The solution to this problem is to deny, not evolution, but naturalism.  On theism God can supervise the evolutionary process in such a way as to guarantee the fundamental reliability of our cognitive faculties.  Since Dr. Wielenberg, by contrast, is committed to naturalism as well as evolution, he has a defeater for the reliability of his moral beliefs.  Godless Normative Realism thus makes moral knowledge impossible.

I invite you to watch the debate and see how Dr. Wielenberg responds to this objection.

But in answer to your questions: (1) yes, the objection seems sound to me, and (2) I haven’t used the argument before, I suppose, because the EAAN is not an argument against the truth of naturalism (or for the truth of theism) but is an argument that naturalism cannot be rationally affirmed. It shows that even if true, naturalism cannot be rationally embraced.  By contrast the theistic argument related to moral ontology, if successful, shows theism to be true and naturalism false. So it fits better into my positive case for theism. But in this debate the EAAN served nicely as an objection to Wielenberg’s claim that Godless Normative Realism can guarantee us moral knowledge.

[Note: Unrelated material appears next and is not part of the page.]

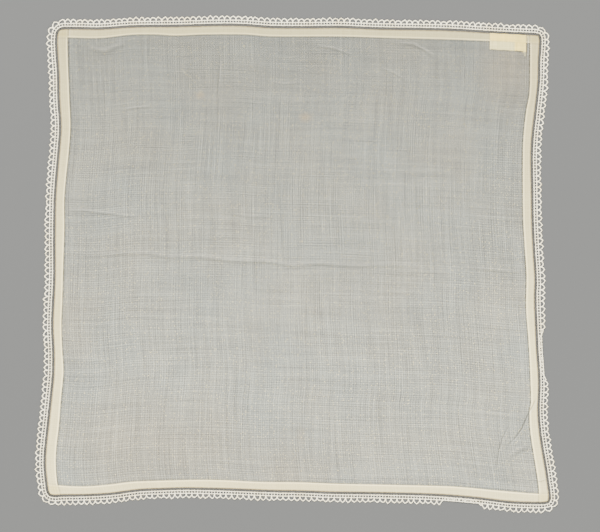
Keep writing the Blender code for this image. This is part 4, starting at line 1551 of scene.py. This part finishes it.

[1] Alvin Plantinga, Where the Conflict Really Lies:  Science, Religion, and Naturalism  (Oxford:  Oxford University Press, 2011), pp. 344-5.

[2] He claims that our moral beliefs are reliable when a particular non-conscious cognitive process classifies an entity as having certain non-moral properties and that classification triggers a conscious moral belief that the entity has a certain moral property and, moreover, a thing’s having the non-moral properties causes the thing to have that moral property (Erik J. Wielenberg,  Robust Ethics:  The Metaphysics and Epistemology of Godless Normative Realism [Oxford: Oxford University Press, 2014], p. 105).

[3] Ibid., pp. xii, 169, 172-3, 175.